(Given information)
━━━━━━━━━━━━━━━━━━━━━━━━━━━━━━
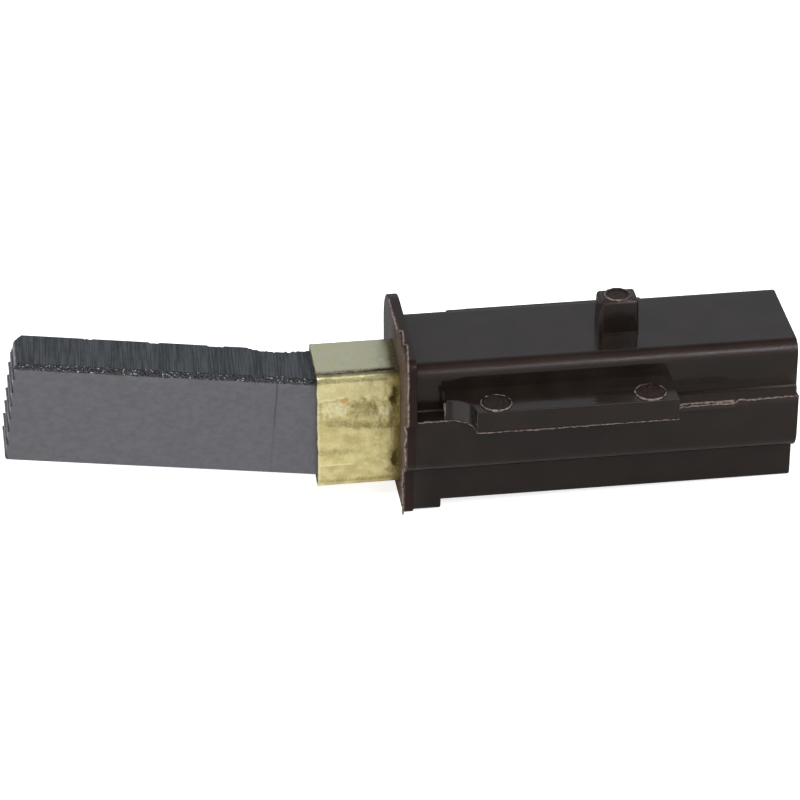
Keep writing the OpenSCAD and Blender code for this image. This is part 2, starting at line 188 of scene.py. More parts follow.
def moulded_brown_thermoset():
    """Glossy dark brown phenolic moulding. The torn face at the flange's front is rough and paler."""
    material, tree, shader = start_material("moulded_brown_thermoset")
    place = add_node(tree, "ShaderNodeSeparateXYZ", {"Vector": stretched(tree, (1, 1, 1))})
    facing = add_node(tree, "ShaderNodeSeparateXYZ", {
        "Vector": add_node(tree, "ShaderNodeTexCoord").outputs["Normal"]})
    in_front = between(tree, place.outputs["X"], FLANGE_FRONT + 0.3, FLANGE_FRONT + 0.05)
    near_half = between(tree, place.outputs["Y"], 3.5, -2.5)
    torn_front = calc(tree, "MULTIPLY", in_front, near_half)
    on_rim = calc(tree, "MULTIPLY", between(tree, place.outputs["X"], 0.06, -0.06),
                  between(tree, facing.outputs["X"], -0.5, -0.2))
    on_round = calc(tree, "MULTIPLY", between(tree, facing.outputs["Z"], 0.15, 0.35),
                    between(tree, facing.outputs["Z"], 0.97, 0.85))
    cloud = grain(tree, (0.25, 0.25, 0.25))
    colour = mixed(tree, between(tree, cloud, 0.35, 0.65), "#1b130f", "#211813")
    # Painted sheen: the rounded edges, picked by which way they face, are painted a lighter reddish brown
    colour = mixed(tree, calc(tree, "MULTIPLY", on_round, 0.6), colour, "#2f1f1b")
    colour = mixed(tree, calc(tree, "MULTIPLY", on_rim, 0.7), colour, "#261713")
    crumb = grain(tree, (3.4, 3.4, 3.4), 4.0, 0.65)
    torn = mixed(tree, between(tree, crumb, 0.38, 0.62), "#3a2a23", "#705a4b")
    colour = mixed(tree, torn_front, colour, torn)
    in_mark = 0.0
    for middle, across in NEAR_MARKS:
        away = add_node(tree, "ShaderNodeVectorMath", {0: stretched(tree, (1, 1, 1)), 1: middle},
                        operation="DISTANCE").outputs["Value"]
        in_mark = calc(tree, "MAXIMUM", in_mark,
                       between(tree, away, across / 2 - 0.05, across / 2 - 0.2))
    gritty = mixed(tree, between(tree, crumb, 0.42, 0.6), "#120c0a", "#3a2824")
    colour = mixed(tree, calc(tree, "MULTIPLY", in_mark, 0.8), colour, gritty)
    # Painted reflection: the shelf behind the ledge and the foot of the wall above it are painted a
    # lighter grey-brown
    behind_ledge = between(tree, place.outputs["X"], LEDGE_ENDS[1] - 0.1, LEDGE_ENDS[1])
    off_shelf = calc(tree, "ABSOLUTE", calc(tree, "SUBTRACT", place.outputs["Z"], SHELF + 0.4), 0)
    on_shelf = calc(tree, "MULTIPLY", behind_ledge, between(tree, off_shelf, 1.3, 0.4))
    colour = mixed(tree, calc(tree, "MULTIPLY", on_shelf, 0.5), colour, "#3a312d")
    dust = between(tree, grain(tree, (5, 5, 5), 1.0), 0.70, 0.80)
    colour = mixed(tree, calc(tree, "MULTIPLY", dust, 0.12), colour, "#5a4c46")
    tree.links.new(colour, shader.inputs["Base Color"])
    # A phenolic reflects a little more than most plastics. The flange's rim and root are toned down.
    shader.inputs["IOR"].default_value = 1.55
    dulled = calc(tree, "ADD", calc(tree, "MULTIPLY", on_rim, 0.2),
                  calc(tree, "MULTIPLY", between(tree, place.outputs["X"], 6, 0.5), 0.07))
    tree.links.new(calc(tree, "SUBTRACT", 0.5, dulled), shader.inputs["Specular IOR Level"])
    rough = between(tree, cloud, 0.3, 0.7, 0.13, 0.19)
    rough = calc(tree, "ADD", rough, calc(tree, "MULTIPLY", torn_front, 0.35))
    rough = calc(tree, "ADD", rough, calc(tree, "MULTIPLY", on_round, 0.18))
    rough = calc(tree, "ADD", rough, calc(tree, "MULTIPLY", in_mark, 0.35))
    rough = calc(tree, "ADD", rough, calc(tree, "MULTIPLY", on_rim, 0.06))
    tree.links.new(rough, shader.inputs["Roughness"])
    ripple = grain(tree, (0.5, 0.9, 0.9), 2.0)
    fine = grain(tree, (3.0, 4.5, 4.5), 2.0)
    relief = calc(tree, "ADD", calc(tree, "MULTIPLY", ripple, 0.1), calc(tree, "MULTIPLY", fine, 0.022))
    for pattern, where, depth in ((crumb, torn_front, 0.6), (fine, on_round, 0.14), (crumb, in_mark, 1.6)):
        there = calc(tree, "MULTIPLY", pattern, where)
        relief = calc(tree, "ADD", relief, calc(tree, "MULTIPLY", there, depth))
    tree.links.new(bumped(tree, relief, 0.12), shader.inputs["Normal"])
    return material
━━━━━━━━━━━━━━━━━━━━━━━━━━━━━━
(Objective) Repeat every line of the data, exactly and in full.

(Solution)
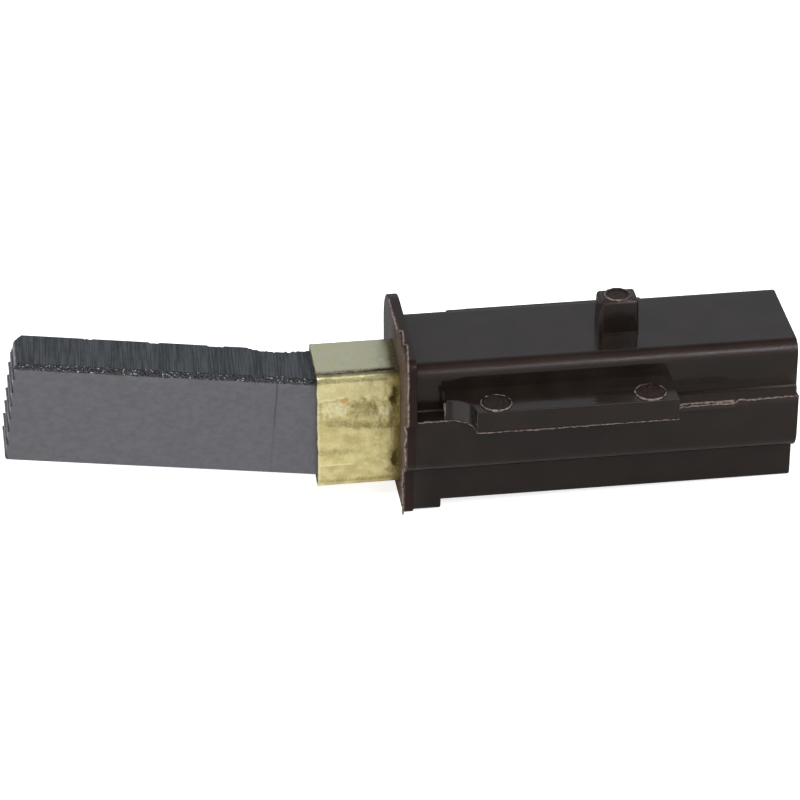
Keep writing the OpenSCAD and Blender code for this image. This is part 2, starting at line 188 of scene.py. More parts follow.
def moulded_brown_thermoset():
    """Glossy dark brown phenolic moulding. The torn face at the flange's front is rough and paler."""
    material, tree, shader = start_material("moulded_brown_thermoset")
    place = add_node(tree, "ShaderNodeSeparateXYZ", {"Vector": stretched(tree, (1, 1, 1))})
    facing = add_node(tree, "ShaderNodeSeparateXYZ", {
        "Vector": add_node(tree, "ShaderNodeTexCoord").outputs["Normal"]})
    in_front = between(tree, place.outputs["X"], FLANGE_FRONT + 0.3, FLANGE_FRONT + 0.05)
    near_half = between(tree, place.outputs["Y"], 3.5, -2.5)
    torn_front = calc(tree, "MULTIPLY", in_front, near_half)
    on_rim = calc(tree, "MULTIPLY", between(tree, place.outputs["X"], 0.06, -0.06),
                  between(tree, facing.outputs["X"], -0.5, -0.2))
    on_round = calc(tree, "MULTIPLY", between(tree, facing.outputs["Z"], 0.15, 0.35),
                    between(tree, facing.outputs["Z"], 0.97, 0.85))
    cloud = grain(tree, (0.25, 0.25, 0.25))
    colour = mixed(tree, between(tree, cloud, 0.35, 0.65), "#1b130f", "#211813")
    # Painted sheen: the rounded edges, picked by which way they face, are painted a lighter reddish brown
    colour = mixed(tree, calc(tree, "MULTIPLY", on_round, 0.6), colour, "#2f1f1b")
    colour = mixed(tree, calc(tree, "MULTIPLY", on_rim, 0.7), colour, "#261713")
    crumb = grain(tree, (3.4, 3.4, 3.4), 4.0, 0.65)
    torn = mixed(tree, between(tree, crumb, 0.38, 0.62), "#3a2a23", "#705a4b")
    colour = mixed(tree, torn_front, colour, torn)
    in_mark = 0.0
    for middle, across in NEAR_MARKS:
        away = add_node(tree, "ShaderNodeVectorMath", {0: stretched(tree, (1, 1, 1)), 1: middle},
                        operation="DISTANCE").outputs["Value"]
        in_mark = calc(tree, "MAXIMUM", in_mark,
                       between(tree, away, across / 2 - 0.05, across / 2 - 0.2))
    gritty = mixed(tree, between(tree, crumb, 0.42, 0.6), "#120c0a", "#3a2824")
    colour = mixed(tree, calc(tree, "MULTIPLY", in_mark, 0.8), colour, gritty)
    # Painted reflection: the shelf behind the ledge and the foot of the wall above it are painted a
    # lighter grey-brown
    behind_ledge = between(tree, place.outputs["X"], LEDGE_ENDS[1] - 0.1, LEDGE_ENDS[1])
    off_shelf = calc(tree, "ABSOLUTE", calc(tree, "SUBTRACT", place.outputs["Z"], SHELF + 0.4), 0)
    on_shelf = calc(tree, "MULTIPLY", behind_ledge, between(tree, off_shelf, 1.3, 0.4))
    colour = mixed(tree, calc(tree, "MULTIPLY", on_shelf, 0.5), colour, "#3a312d")
    dust = between(tree, grain(tree, (5, 5, 5), 1.0), 0.70, 0.80)
    colour = mixed(tree, calc(tree, "MULTIPLY", dust, 0.12), colour, "#5a4c46")
    tree.links.new(colour, shader.inputs["Base Color"])
    # A phenolic reflects a little more than most plastics. The flange's rim and root are toned down.
    shader.inputs["IOR"].default_value = 1.55
    dulled = calc(tree, "ADD", calc(tree, "MULTIPLY", on_rim, 0.2),
                  calc(tree, "MULTIPLY", between(tree, place.outputs["X"], 6, 0.5), 0.07))
    tree.links.new(calc(tree, "SUBTRACT", 0.5, dulled), shader.inputs["Specular IOR Level"])
    rough = between(tree, cloud, 0.3, 0.7, 0.13, 0.19)
    rough = calc(tree, "ADD", rough, calc(tree, "MULTIPLY", torn_front, 0.35))
    rough = calc(tree, "ADD", rough, calc(tree, "MULTIPLY", on_round, 0.18))
    rough = calc(tree, "ADD", rough, calc(tree, "MULTIPLY", in_mark, 0.35))
    rough = calc(tree, "ADD", rough, calc(tree, "MULTIPLY", on_rim, 0.06))
    tree.links.new(rough, shader.inputs["Roughness"])
    ripple = grain(tree, (0.5, 0.9, 0.9), 2.0)
    fine = grain(tree, (3.0, 4.5, 4.5), 2.0)
    relief = calc(tree, "ADD", calc(tree, "MULTIPLY", ripple, 0.1), calc(tree, "MULTIPLY", fine, 0.022))
    for pattern, where, depth in ((crumb, torn_front, 0.6), (fine, on_round, 0.14), (crumb, in_mark, 1.6)):
        there = calc(tree, "MULTIPLY", pattern, where)
        relief = calc(tree, "ADD", relief, calc(tree, "MULTIPLY", there, depth))
    tree.links.new(bumped(tree, relief, 0.12), shader.inputs["Normal"])
    return material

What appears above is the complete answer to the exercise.